Quando, provavelmente no mês de novembro de 1519, o impressor Germão Galharde, de origem francesa, firmou a sua primeira obra
Tratado da pratica Darismetyca / ordenada per Gaspar nycolas, saída dos prelos instalados algures na cidade de Lisboa, podia contar com um terreno já bastante desbravado pelos seus antecessores, os mestres tipográficos Valentim Fernandes, João Pedro de Bonhomini e Hermão de Campos.
A seleção das obras em exposição orientou-se, portanto, pela demonstração do património recebido dos seus predecessores, designadamente, o material tipográfico existente na sua oficina e com o qual trabalhou desde o primeiro até ao último livro que produziu, impresso em 1565, nos prelos entretanto já manobrados pelos seus herdeiros, como se pode verificar pelo cólofon da edição de
Viagem & naufragio da / Nao sam Paulo (…).
Os impressos expostos documentam a longevidade do parque gráfico da tipografia portuguesa da primeira metade do século XVI, sobrevivendo o material tipográfico utilizado na produção de edições bastante posteriores, facto que se considera ser um elemento fundamental a ter em atenção na reconstrução da sua História.
Por outro lado, a convivência prolongada com os impressos da oficina de Germão Galharde, dedicando um cuidado especial à apresentação quase exaustiva de um
corpus documental do parque gráfico, reproduzido no volume 2 de
Para a história da tipografia portuguesa. A oficina de Germão Galharde e de sua viúva, 1519-1565, permitiu – ou contribuiu para - identificar fragmentos em encadernações, como é o caso do livro
Breue memorial dos pecados e cousas que pertençem ha confissam (…) em exposição, assim como recuperar gravuras da Oficina de Valentim Fernandes que, inexplicavelmente, não sobreviveram nos seus impressos localizados até ao presente, como se poderá observar pelas seguintes obras expostas:
Cronica llamada el triu[m]pho de los nueue p[re]ciados de la fama (…) e
Ho liuro da regra & perfeyção da cõuersaçã dos monges (…)
Ainda relativamente a
Breue memorial dos pecados e cousas (...) nunca é demais recordar a importância e o alcance que a presença de fragmentos nas encadernações poderá encerrar. Neste caso, a identificação dos fragmentos permitiu identificar um novo sistema das chamadas
Ordenações Manuelinas.
Sobre o impresso
Ordenaçã da orde[m] do juizo, assinala-se a reutilização de uma gravura de João Pedro de Bonhomini, recurso que, aliás, não constitui exemplo único.
Com a exposição do
Breue memorial de pecados & cousas que pertençam a confissão (…), documenta-se um dos exemplos de recurso à iconografia proveniente da Oficina de Hermão de Campos, designadamente, uma gravura da edição do
Ho flos sanctorum, Hermão de Campos, 1513.
A obra exposta,
Reegra & statutos da ordem de Santiago, assinala a primeira ocorrência de uma capa que, normalmente, se relaciona com a edição d’
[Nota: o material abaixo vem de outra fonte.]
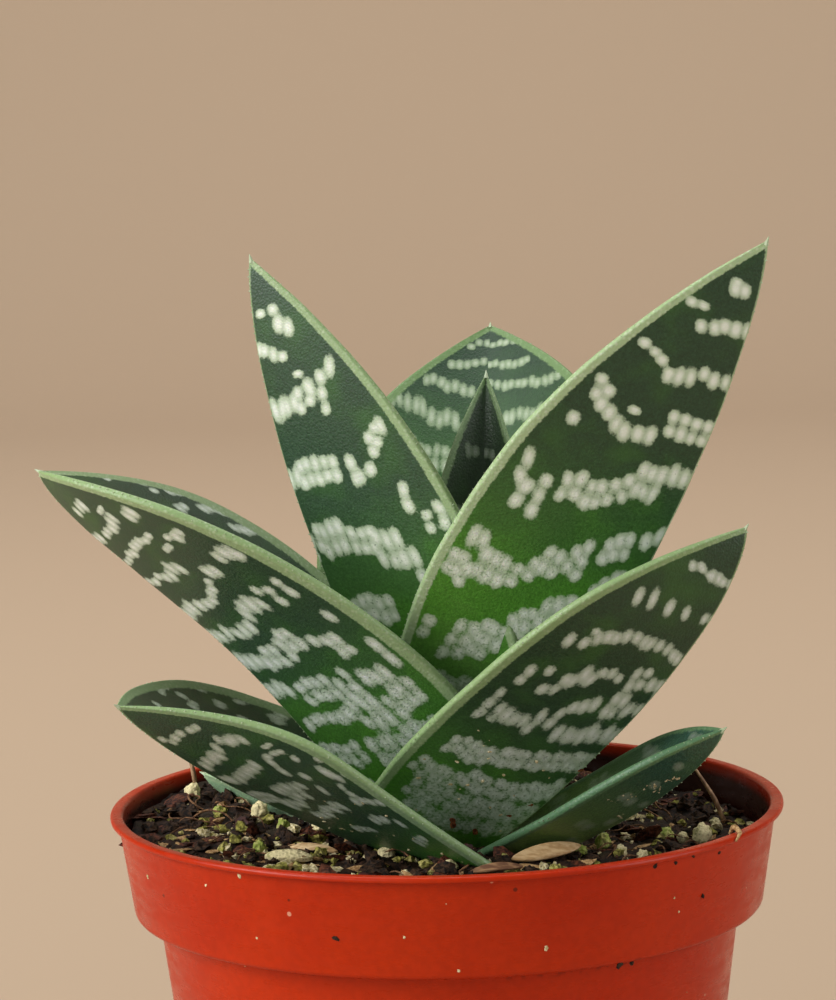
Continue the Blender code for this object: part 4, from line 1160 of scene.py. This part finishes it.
nodes = sorted(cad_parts)
for k, node in enumerate(n for n in nodes if n.startswith("perlite_")):
    grain = fine_grain(node, k, 0.28)
    keep(grain, "perlite", green_perlite if node in GREENISH else cream_perlite, node)
for k, node in enumerate(n for n in nodes if n.startswith("bark_crumb_")):
    dark_bark = earthy("dark_bark_" + node[-2:], "1F0F0D", "4C2B26", rough=0.5, grain_mm=0.8)
    keep(fine_grain(node, k + 40, 0.4), "bark", dark_bark, node)

# %% [markdown]
# Splinters and chips of pine lie at the front, cut lengthwise along their grain, and a strip of bark
# curls next to them. Each is a bar with many cross sections, narrowed to ragged ends and bent.

# %% Wood chips
def fine_chip(node, start, end, half_width, half_thick, lean, curl, mat, slot):
    """A chip between two ends. An end is x, y and its height over the mix, in millimetres."""
    a = Vector((start[0], start[1], soil_height(*start[:2]) + start[2]))
    b = Vector((end[0], end[1], soil_height(*end[:2]) + end[2]))
    bpy.ops.mesh.primitive_cylinder_add(vertices=20, radius=1, depth=2, rotation=(0, math.pi / 2, 0))
    chip = bpy.context.object
    select_only(chip)
    bpy.ops.object.transform_apply(rotation=True)
    bpy.ops.object.mode_set(mode="EDIT")
    bpy.ops.mesh.select_mode(type="EDGE")
    bpy.ops.mesh.select_all(action="DESELECT")
    bpy.ops.object.mode_set(mode="OBJECT")
    for edge in chip.data.edges:
        u, v = (chip.data.vertices[i].co.x for i in edge.vertices)
        edge.select = abs(u - v) > 1
    bpy.ops.object.mode_set(mode="EDIT")
    bpy.ops.mesh.subdivide(number_cuts=28)
    bpy.ops.object.mode_set(mode="OBJECT")
    co = mesh_points(chip)
    seed = len(node)
    for k, (x, y, z) in enumerate(co):
        y, z = (math.copysign(abs(c) ** 0.6, c) for c in (y, z))
        ragged = noise.noise(Vector((seed, y * 3, z * 2)))
        narrow = (1 - abs(x) ** 2.4) ** 0.8 * 0.92 + 0.08
        ridge = 0.14 * noise.noise(Vector((x * 1.5, y * 5 + seed, z * 3)))
        lift = curl * (1 - x * x)
        co[k] = ((b - a).length / 2 * (x + 0.05 * ragged * abs(x)),
                 half_width * narrow * y * (1 + ridge),
                 half_thick * ((z * (0.5 + 0.5 * narrow)) * (1 + ridge) + lift + 0.35 * curl * y * y))
    turn = (b - a).to_track_quat("X", "Z").to_matrix() @ Matrix.Rotation(math.radians(lean), 3, "X")
    co = co @ np.array(turn.transposed()) + np.array((a + b) / 2)
    set_points(chip, co * MM)
    chip.name = node + "_fine"
    close_up(chip, 0.001 * MM)
    chip.data.shade_smooth()
    keep(chip, slot, mat, node)


def woody(name, dark, light, along):
    """Wood with its grain drawn out along one axis."""
    mat, add, shader = new_material(name)
    stretched = add("Mapping", {"Vector": add("TexCoord").outputs["Object"], "Scale": along})
    fibres = add("TexNoise", [stretched, 1 / (0.5 * MM), 4])
    streaks = add("MapRange", [fibres, 0.35, 0.65], **SMOOTH)
    base = add("Mix", [streaks, colour(dark), colour(light)], **COLOURS)
    bump = add("Bump", {"Height": fibres, "Strength": 0.6, "Distance": 0.15 * MM})
    plug_in(shader, {"Base Color": base, "Roughness": 0.7, "Normal": bump})
    return mat


pale_wood = woody("split_pine", "B28A5A", "E3C596", (0.2, 1, 1))
brown_wood = woody("weathered_pine_chip", "BE9562", "DDBB8A", (0.2, 1, 1))
curl_bark = woody("curled_bark", "6B452B", "A67D55", (0.25, 1, 1))
fine_chip("wood_chip_front", (9.4, -19.2, 0.8), (20.0, -14.4, 1.7), 1.25, 0.45, 50, 0.9, brown_wood,
          "wood")
fine_chip("bark_curl_front", (3.0, -25.2, 0.6), (11.0, -23.8, 0.9), 0.7, 0.4, 40, 1.6, curl_bark, "bark")
fine_chip("wood_chip_left", (-27.4, -18.0, 0.8), (-20.2, -18.6, 0.8), 1.15, 0.6, 25, 0.6, cream_perlite,
          "wood")
fine_chip("wood_splinter_left", (-24.2, -11.4, 0.8), (-16.6, -14.4, 0.8), 0.75, 0.4, 30, 0.8, pale_wood,
          "wood")

# %% [markdown]
# Twigs and hair roots
#
# They are thin round strands that wander: curves with a bevel, turned into meshes. The twig and the
# dry stalk stand up out of the mix, and the hair roots lie on it.

# %% Strands
def strand(name, points, radii):
    """A round strand through points, in millimetres, with a radius at each."""
    bpy.ops.curve.primitive_bezier_curve_add()
    ob = bpy.context.object
    ob.name = name
    curve = ob.data
    curve.splines.clear()
    line = curve.splines.new("BEZIER")
    line.bezier_points.add(len(points) - 1)
    for knot, point, radius in zip(line.bezier_points, points, radii):
        knot.co = Vector(point) * MM
        knot.handle_left_type = knot.handle_right_type = "AUTO"
        knot.radius = radius
    curve.bevel_depth = MM
    curve.bevel_resolution = 1
    curve.resolution_u = 4
    curve.use_fill_caps = True
    select_only(ob)
    bpy.ops.object.convert(target="MESH")
    return bpy.context.object


root_brown = earthy("hair_roots", "4A3020", "8A6444", rough=0.8, grain_mm=0.6)
stalk = woody("dry_twig", "7A5A40", "B5906A", (1, 1, 0.25))
twig = strand("twig_right_fine", [
    (44.2, 6.4, RIM - 7.4), (42.8, 6.3, RIM - 3.9), (42.1, 6.0, RIM - 2.2), (40.7, 6.2, RIM + 0.2),
    (39.2, 6.0, RIM + 2.6)], (0.45, 0.4, 0.44, 0.34, 0.28))
keep(twig, "wood", stalk, "twig_right")
dry = strand("dry_stalk_left_fine", [
    (-40.6, 23.6, RIM - 3.4), (-40.8, 23.9, RIM - 1.4), (-41.0, 23.7, RIM + 0.4),
    (-41.4, 24.0, RIM + 2.4)], (0.5, 0.4, 0.46, 0.34))
keep(dry, "wood", stalk, "dry_stalk_left")

HAIR_ROOTS, HAIR_KNOTS, HAIR_STEP = 70, 6, 1.7
HAIR_START_R, HAIR_MOST_R = 46.5, 47.3
rng = np.random.default_rng(21)
hairs = []
for k in range(HAIR_ROOTS):
    r, a = HAIR_START_R * math.sqrt(rng.random()), rng.uniform(0, 2 * math.pi)
    x, y, heading = r * math.cos(a), r * math.sin(a), rng.uniform(0, 2 * math.pi)
    points = []
    for knot in range(HAIR_KNOTS):
        arch = 0.5 + 0.9 * math.sin(math.pi * knot / (HAIR_KNOTS - 1)) * rng.random()
        points.append((x, y, mix_height(x, y) + arch - 0.5 * (knot in (0, HAIR_KNOTS - 1))))
        heading += rng.normal(0, 0.5)
        x, y = x + HAIR_STEP * math.cos(heading), y + HAIR_STEP * math.sin(heading)
        shrink = min(1, HAIR_MOST_R / math.hypot(x, y))
        x, y = x * shrink, y * shrink
    thick = rng.uniform(0.08, 0.2)
    hairs.append(strand("hair_roots", points, [thick] * (HAIR_KNOTS - 1) + [thick / 2]))
keep(join_all(hairs), "root", root_brown)

# %% [markdown]
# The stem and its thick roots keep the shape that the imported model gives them. They are hidden in the
# mix, and only get the corky brown skin of old aloe roots.

# %% Stem and thick roots
cork = earthy("corky_root_skin", "3E2A1A", "8C6A48", rough=0.85, grain_mm=1.2, tint="5A4630")
for holder in bpy.data.objects["stem_and_roots"].material_slots:
    holder.material = cork
print("stem and roots:", cork.name)

# %% [markdown]
# Splashes and specks
#
# Watering has thrown bits of bark and dust on the lowest leaves, and small crumbs and drops of hard
# water have dried on the collar. Each bit is a lump pressed flat on the surface that it sticks to.
# On a leaf its place is (share of the way from keel to edge, share of the length), and on the pot
# (degrees round the axis from +X, height).

# %% Bits stuck on leaves and pot
def pressed_flat(normal, rng, long, wide, thick):
    """Axes of three lengths, the last one along the normal, turned about it at random."""
    z = Vector(normal).normalized()
    x = (Matrix.Rotation(rng.uniform(0, 2 * math.pi), 3, z) @ z.orthogonal()).normalized()
    return np.array([x * long, z.cross(x) * wide, z * thick])


def on_leaf(name, q, s):
    """Point of a leaf's under face and the way that the face looks there."""
    d = LEAVES[name]
    here, further, outer = (blade_points(d, np.array(s + a), np.array(q + b), "under")
                            for a, b in ((0, 0), (0.01, 0), (0, 0.02)))
    normal = np.cross(further - here, outer - here)
    away = here - midline(d, np.array(s))[0]
    return here, normal * np.sign(normal @ away)


def on_pot(degrees, z):
    a = math.radians(degrees)
    heights = (0, STEP, STEP + 1.3, RIM - LIP_DEEP - 0.2)
    r = np.interp(z, heights, (BODY_LOW, BODY_TOP, COLLAR_LOW, COLLAR_TOP))
    return np.array((r * math.cos(a), r * math.sin(a), z)), np.array((math.cos(a), math.sin(a), 0))


def stick_on(name, slot, mat, spots, sizes, long=1.3, thick=0.35):
    """Copies of one lump, each pressed flat on its (place, normal)."""
    shape = lump_shapes(1, 0.9, len(name))[0]
    bases = []
    for place, normal in spots:
        size = rng.uniform(*sizes)
        bases.append((place, pressed_flat(normal, rng, size * long, size, size * thick)))
    keep(copies_of(name, shape, bases), slot, mat)


BARK_BITS = [(0.4, 0.065), (0.15, 0.165), (0.1, 0.218), (0.23, 0.08), (0.02, 0.353), (0.43, 0.075)]
DUST_PATCHES = [(0.33, 0.692), (0.48, 0.687), (0.55, 0.612), (0.67, 0.556), (0.21, 0.504), (0.33, 0.749)]
DARK_MARKS = [(-54.4, 86.5), (-50.0, 86.3), (-45.9, 86.6), (-38.8, 86.0), (-109, 78.5), (-60, 72.4),
              (-57, 72.2)]
PALE_MARKS = [(-152.9, 82.4), (-134.0, 84.0), (-126, 86.4), (-97.4, 79.0), (-88.7, 73.9), (-74, 76.5)]
PATCH_GRAINS, LOW_LEAF_GRAINS, MIDDLE_LEAF_GRAINS, POT_GRAINS = 7, 30, 24, 140
rng = np.random.default_rng(77)
splinters = earthy("bark_splinters", "5E2C16", "A4633A", rough=0.8, grain_mm=0.4)
bits = [on_leaf("leaf_right_middle", q, s) for q, s in BARK_BITS]
stick_on("bark_bits", "bark", splinters, bits, (0.2, 0.55), long=1.4)
dust = [on_leaf("leaf_right_low", q + rng.normal(0, 0.05), s + rng.normal(0, 0.012))
        for q, s in DUST_PATCHES for _ in range(PATCH_GRAINS)]
dust += [on_leaf("leaf_left_low", rng.uniform(-0.9, -0.1), rng.uniform(0.05, 0.45))
         for _ in range(LOW_LEAF_GRAINS)]
dust += [on_leaf("leaf_right_middle", rng.uniform(0.05, 0.9), rng.uniform(0.03, 0.35))
         for _ in range(MIDDLE_LEAF_GRAINS)]
stick_on("leaf_dust", "perlite", chalky, dust, (0.08, 0.26), long=1.4)
stick_on("collar_peat", "soil", dark_peat, [on_pot(*mark) for mark in DARK_MARKS], (0.25, 0.55), thick=0.25)
stick_on("collar_lime", "perlite", chalky, [on_pot(*mark) for mark in PALE_MARKS], (0.2, 0.42), thick=0.2)
specks = [on_pot(rng.uniform(0, 360), rng.uniform(3, RIM - 3)) for _ in range(POT_GRAINS)]
stick_on("pot_specks", "perlite", chalky, specks, (0.06, 0.17), thick=0.3)

# %% [markdown]
# A curled sliver of wood hangs over the lip at the right. Its points are the distance from the axis,
# the turn from the place on the lip in radians, and the height over the rim.

# %% Curl on the lip
LIP_CURL = math.radians(-33.8)
CURL = [(49.0, 0.03, -0.5), (50.1, 0.015, 0.7), (51.3, 0.0, 0.35), (52.0, -0.02, 0.25), (52.3, -0.05, -0.5)]
curl = [(r * math.cos(LIP_CURL + turn), r * math.sin(LIP_CURL + turn), RIM + up) for r, turn, up in CURL]
keep(strand("curl_on_lip", curl, (0.2, 0.42, 0.4, 0.3, 0.15)), "wood", tan_wood)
Os Lusíadas, impresso por António Gonçalves, em 1572. Acontece, todavia, que o conjunto de tarjas surge, pela primeira vez, na edição da
Reegra & statutos da ordem de Santiago impressa, em 1548, na Oficina de Germão Galharde. Posteriormente, e a partir de 1554, as duas colunas laterais aparecem sem pêndulos, circunstância que permite datar apropriadamente alguns impressos posteriores, como a
Primera parte de las Sentencias (…) ou a
Doctrina d`principios e fundame[n]tos d`christa[n]dade.